◆ **GOAL OF THE EXERCISE**: Could every line of the data be printed exactly as it reads?

◆ **THE RECORDS**:
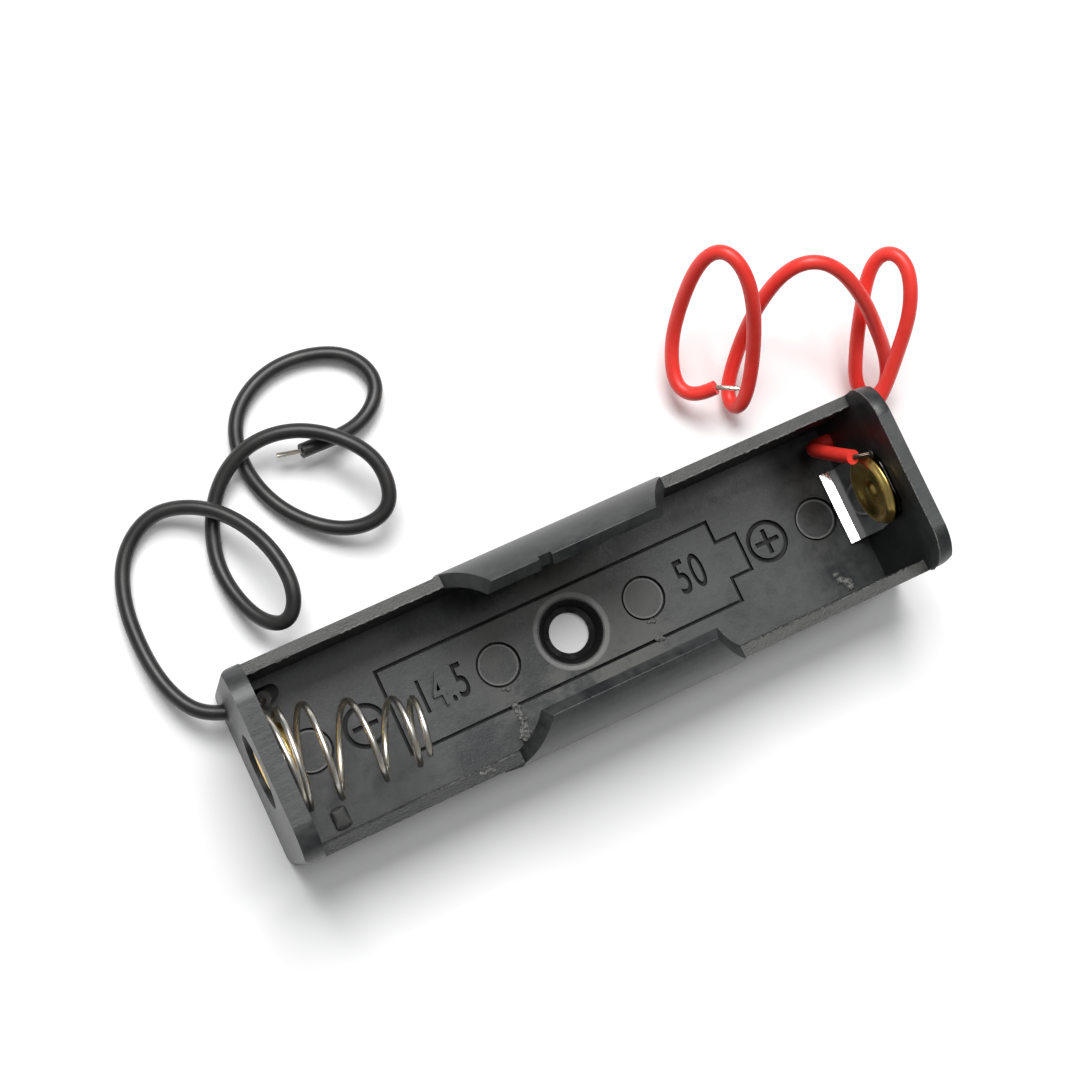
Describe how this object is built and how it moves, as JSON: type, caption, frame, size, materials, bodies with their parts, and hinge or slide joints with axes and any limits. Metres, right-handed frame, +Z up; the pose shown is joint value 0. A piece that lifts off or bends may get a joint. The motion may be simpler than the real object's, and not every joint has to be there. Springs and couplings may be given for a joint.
{
  "type": "cylindrical cell holder",
  "caption": "Open moulded tray that grips a cylindrical cell under two curved wings, with a conical spring, a dished rivet and soldered red and black leads.",
  "frame": {"origin": "on the underside of the tray, at the axis of the screw hole", "axes": "+X along the tray toward the positive end, +Y across the tray toward the lead holes' side, +Z up out of the open bay"},
  "size_m": [0.0739, 0.0406, 0.015],
  "materials": {
    "tray_plastic": "black injection-moulded plastic, satin with a faint sheen",
    "rivet_brass": "bright pressed brass",
    "lug_nickel": "bright nickel-plated strip",
    "solder": "dull bright solder",
    "red_insulation": "soft red insulation, satin",
    "black_insulation": "soft black insulation, satin",
    "tinned_strands": "tinned copper strands",
    "spring_wire": "nickel-plated spring steel wire"
  },
  "bodies": {
    "root": {"tray": "tray_plastic", "positive_rivet": "rivet_brass", "solder_lug": "lug_nickel", "positive_solder": "solder", "red_lead": "red_insulation", "red_strands": "tinned_strands", "negative_rivet": "rivet_brass", "spring": "spring_wire", "negative_solder": "solder", "black_lead": "black_insulation", "black_strands": "tinned_strands"}
  },
  "joints": []
}
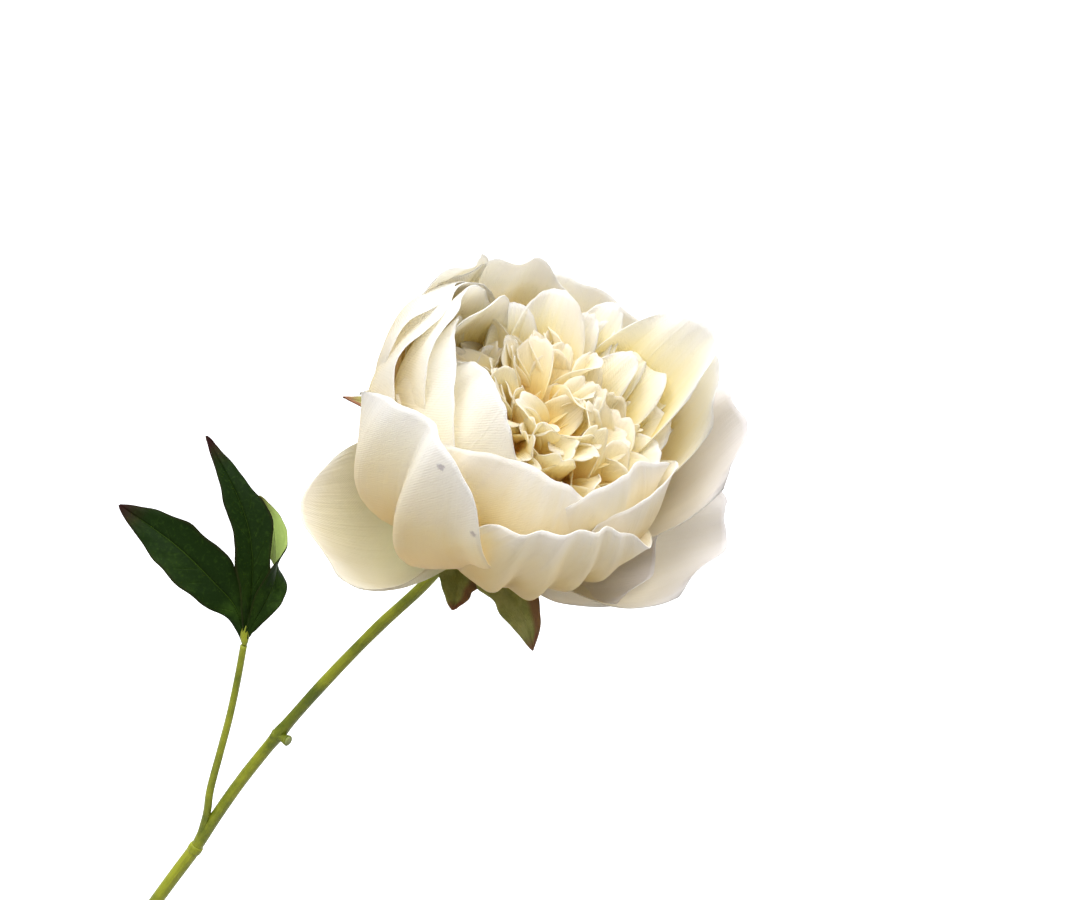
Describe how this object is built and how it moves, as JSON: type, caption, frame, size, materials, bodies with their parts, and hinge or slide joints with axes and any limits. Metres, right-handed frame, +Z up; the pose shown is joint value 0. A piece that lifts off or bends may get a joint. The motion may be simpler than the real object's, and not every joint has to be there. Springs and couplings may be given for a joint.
{
  "type": "peony in a bud vase",
  "caption": "Full double peony with a leaf on one leaning cut stem, standing in a plain narrow-necked bud vase filled with water.",
  "frame": {"origin": "middle of the vase's flat base", "axes": "+Z up; the stem leans out and the bloom stands out towards +X; the bloom's face looks up and towards -Y"},
  "size_m": [0.2743, 0.1512, 0.3891],
  "materials": {
    "glaze": "gloss",
    "water": "polished",
    "stem": "satin",
    "leaf": "satin",
    "sepal": "matte",
    "ivory_petal": "matte",
    "cream_petal": "matte"
  },
  "bodies": {
    "root": {"vase": "glaze", "water": "water", "stem": "stem", "leaf": "leaf", "calyx": "sepal", "guard_petals": "ivory_petal", "centre_petals": "cream_petal"}
  },
  "joints": []
}
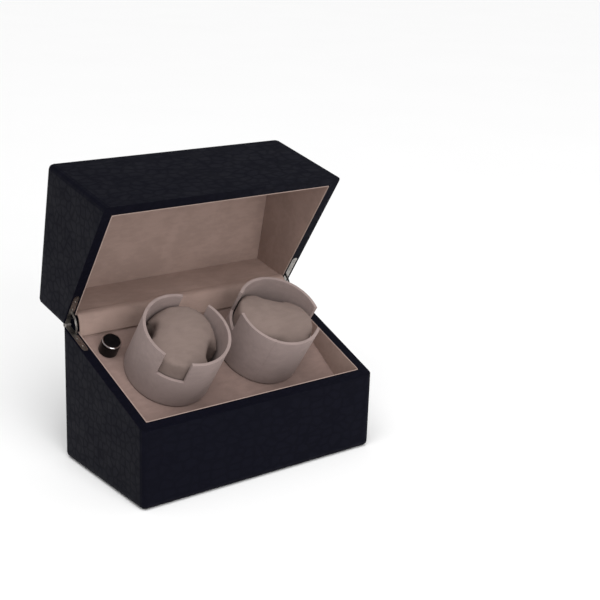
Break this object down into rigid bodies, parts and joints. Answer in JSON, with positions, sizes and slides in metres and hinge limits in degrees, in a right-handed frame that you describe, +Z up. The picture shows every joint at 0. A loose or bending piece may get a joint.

◆ **EXERCISE OUTPUT**:
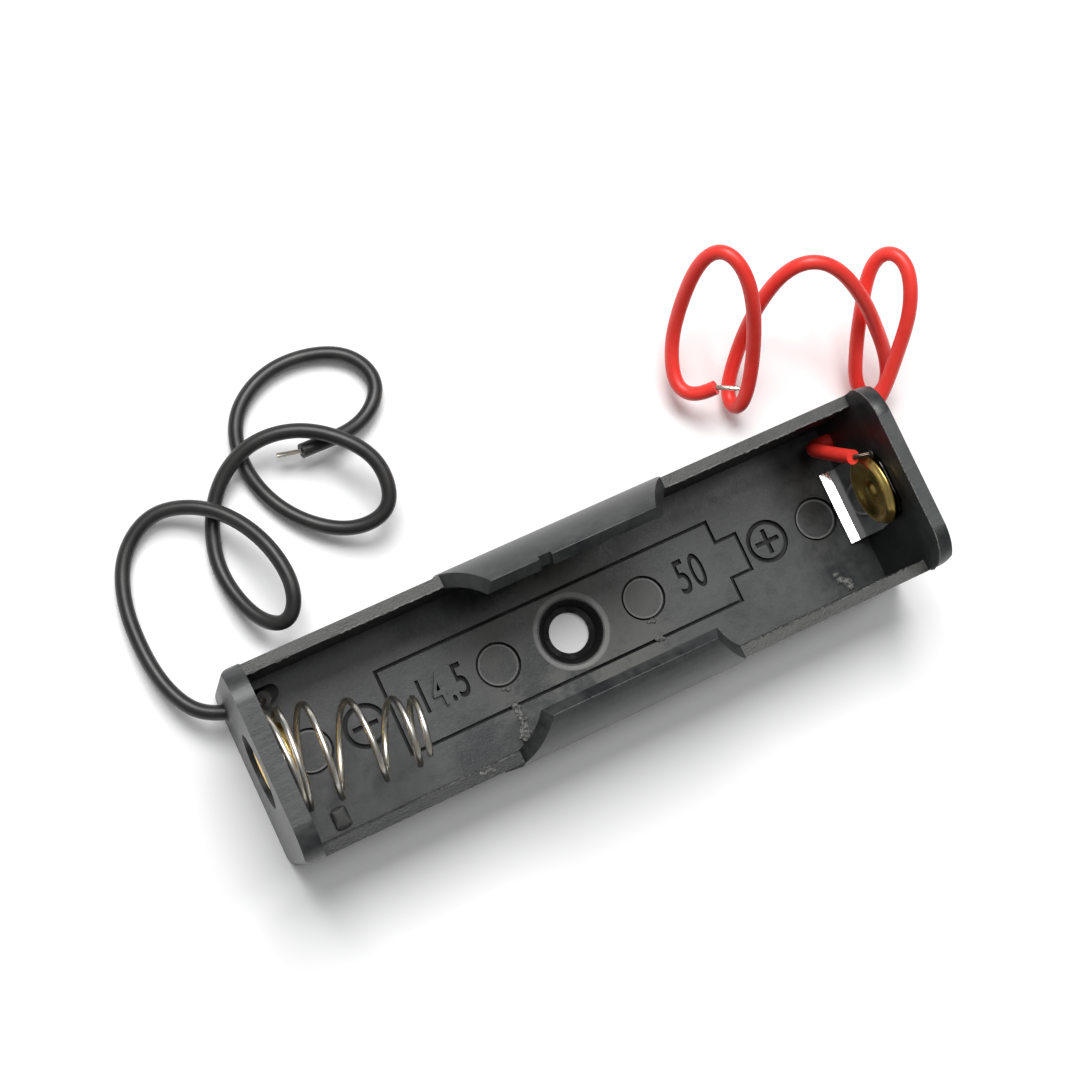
Describe how this object is built and how it moves, as JSON: type, caption, frame, size, materials, bodies with their parts, and hinge or slide joints with axes and any limits. Metres, right-handed frame, +Z up; the pose shown is joint value 0. A piece that lifts off or bends may get a joint. The motion may be simpler than the real object's, and not every joint has to be there. Springs and couplings may be given for a joint.
{
  "type": "cylindrical cell holder",
  "caption": "Open moulded tray that grips a cylindrical cell under two curved wings, with a conical spring, a dished rivet and soldered red and black leads.",
  "frame": {"origin": "on the underside of the tray, at the axis of the screw hole", "axes": "+X along the tray toward the positive end, +Y across the tray toward the lead holes' side, +Z up out of the open bay"},
  "size_m": [0.0739, 0.0406, 0.015],
  "materials": {
    "tray_plastic": "black injection-moulded plastic, satin with a faint sheen",
    "rivet_brass": "bright pressed brass",
    "lug_nickel": "bright nickel-plated strip",
    "solder": "dull bright solder",
    "red_insulation": "soft red insulation, satin",
    "black_insulation": "soft black insulation, satin",
    "tinned_strands": "tinned copper strands",
    "spring_wire": "nickel-plated spring steel wire"
  },
  "bodies": {
    "root": {"tray": "tray_plastic", "positive_rivet": "rivet_brass", "solder_lug": "lug_nickel", "positive_solder": "solder", "red_lead": "red_insulation", "red_strands": "tinned_strands", "negative_rivet": "rivet_brass", "spring": "spring_wire", "negative_solder": "solder", "black_lead": "black_insulation", "black_strands": "tinned_strands"}
  },
  "joints": []
}
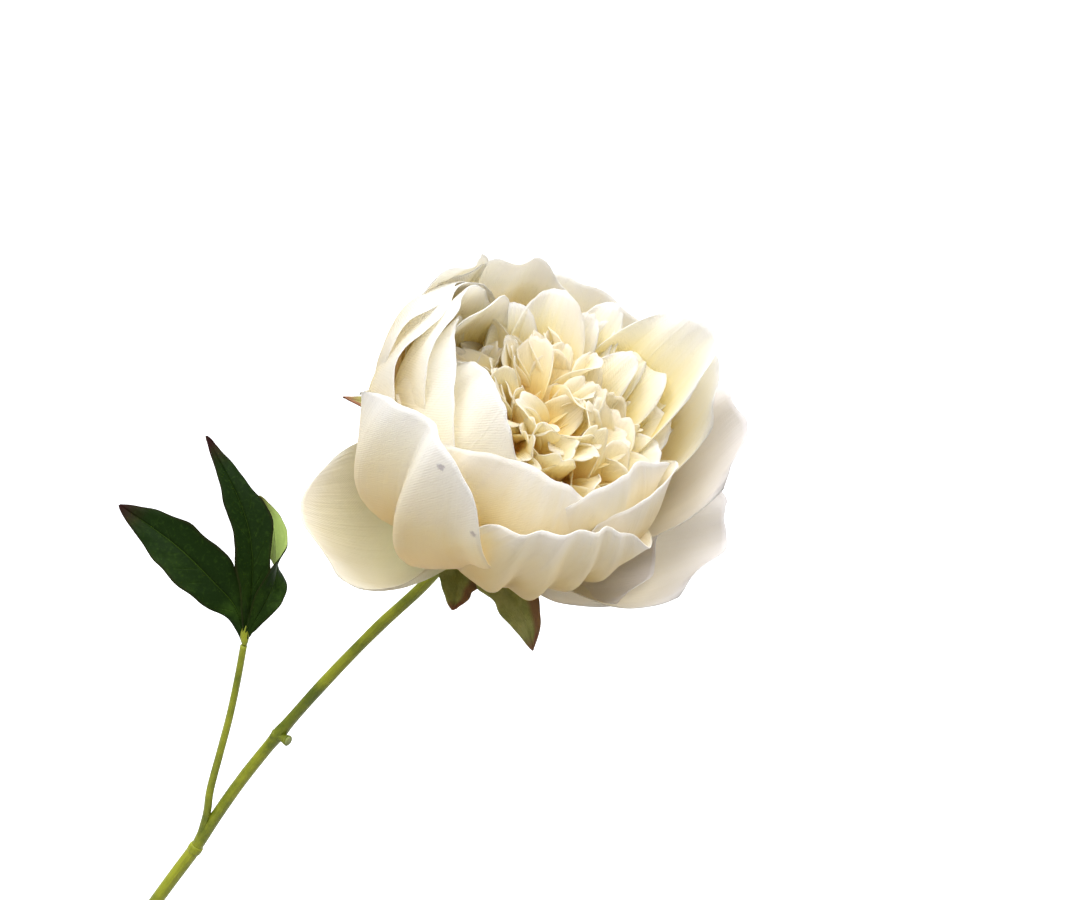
Describe how this object is built and how it moves, as JSON: type, caption, frame, size, materials, bodies with their parts, and hinge or slide joints with axes and any limits. Metres, right-handed frame, +Z up; the pose shown is joint value 0. A piece that lifts off or bends may get a joint. The motion may be simpler than the real object's, and not every joint has to be there. Springs and couplings may be given for a joint.
{
  "type": "peony in a bud vase",
  "caption": "Full double peony with a leaf on one leaning cut stem, standing in a plain narrow-necked bud vase filled with water.",
  "frame": {"origin": "middle of the vase's flat base", "axes": "+Z up; the stem leans out and the bloom stands out towards +X; the bloom's face looks up and towards -Y"},
  "size_m": [0.2743, 0.1512, 0.3891],
  "materials": {
    "glaze": "gloss",
    "water": "polished",
    "stem": "satin",
    "leaf": "satin",
    "sepal": "matte",
    "ivory_petal": "matte",
    "cream_petal": "matte"
  },
  "bodies": {
    "root": {"vase": "glaze", "water": "water", "stem": "stem", "leaf": "leaf", "calyx": "sepal", "guard_petals": "ivory_petal", "centre_petals": "cream_petal"}
  },
  "joints": []
}
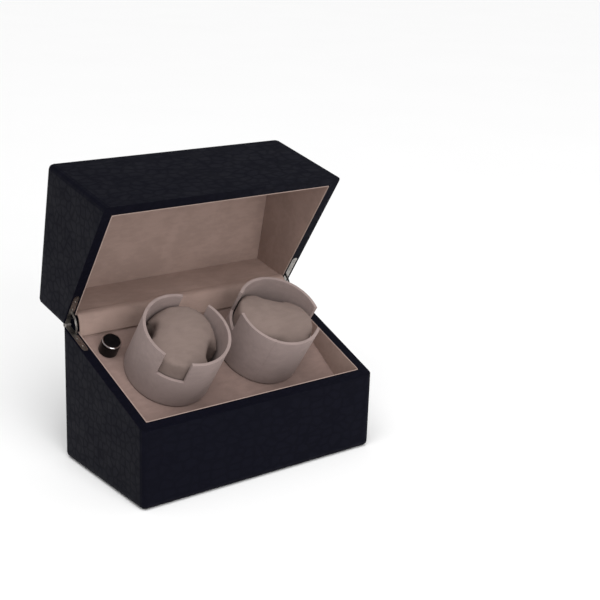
Break this object down into rigid bodies, parts and joints. Answer in JSON, with positions, sizes and slides in metres and hinge limits in degrees, in a right-handed frame that you describe, +Z up. The picture shows every joint at 0. A loose or bending piece may get a joint.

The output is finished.